THE SEED TO be sown is that of the local economy, typical of communities working for their own common good, but also interconnected in a much broader network that, besides being supportive, is also capable of spreading the message and model of an alternative food system. The local economy practised by food communities is the antithesis of the market economy; based on the principles of solidarity and subsidiarity, it is the true force of people who know how to produce food properly. Food communities strive to abbreviate the distance between producer and consumer and work together in harmony for their own wellbeing, endowing their own local areas with prosperity, health and beauty.
Terra, Earth, is our common home and, as such, should be run with an honest economy – a natural economy. At the moment, alas, this Earth of ours is governed, forcefully and often arrogantly, by a mad logic that demands more and more natural resources and a model of consumption characterised by speed and waste. If all this is becoming increasingly clear, what is less clear is the extent of our complicity and responsibility as individual consumers in what we define as the ‘developed’ world. This is precisely why it is hard for us, citizens of this ‘developed’ world, to change the system. We, maybe despite ourselves, are responsible too. However, if we procure our food locally, we offer true, frank and committed support to the relocation of consumption and agricultural production.
I BELIEVE THIS is a vision of the utmost modernity. Only through the dignity and decency of the local economy can we hope to achieve what is now becoming an oxymoron: sustainable development. If we really want to get there, we have to encourage the creativity that emanates from systems of local economy. For this is a form of economy capable of shaping itself and working constructively in every corner of the Earth, adapting to single communities and guiding us towards good, clean and fair food for all. Hence the importance of the international network that Terra Madre is building. True, the project is an example of globalisation, but of virtuous globalisation, not vicious globalisation.
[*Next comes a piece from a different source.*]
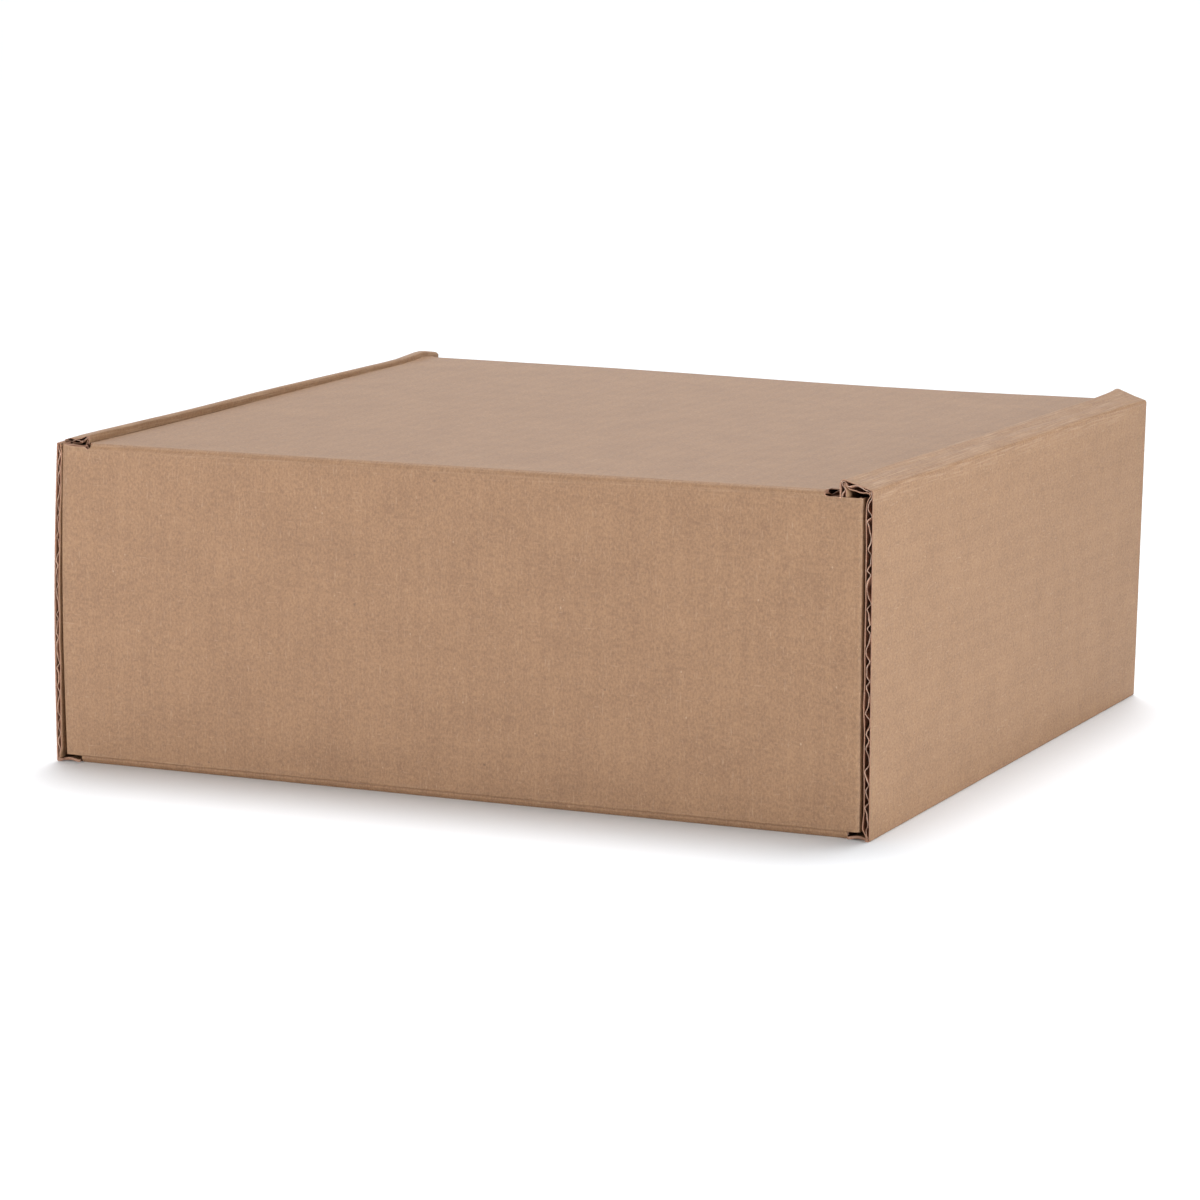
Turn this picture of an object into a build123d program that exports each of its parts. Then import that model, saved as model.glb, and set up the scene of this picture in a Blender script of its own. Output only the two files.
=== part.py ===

History today invokes new, collective rights: the right to water, the right to clean air, the rights of women, the right to biodiversity, the right to peace, and so on. Food communities in the South and the North of the world are the guarantee that these rights can be defended without differences of race, language, culture or religion. For Terra Madre practises fraternity, focuses on the vital importance of food and bases its strength on people. As Italian writer Mario Soldati once said, “If the world is managing to resist, it owes the fact to people like you. People who accept the new civilisation, but up to a certain point. People who believe that progress doesn’t necessarily mean abandoning the past, people who don’t see irremediable contradictions between modern customs and old, people who hold the future of the Earth in their hands.”
All this will be achieved through the network of men and women that effectively came into being when food communities, cooks, academics and the whole Slow Food world met in Turin last October. And, to avoid misunderstandings, let me tell you what the network’s motto will be: “No power, a bit of knowledge, a touch of wisdom and lots and lots of flavour.”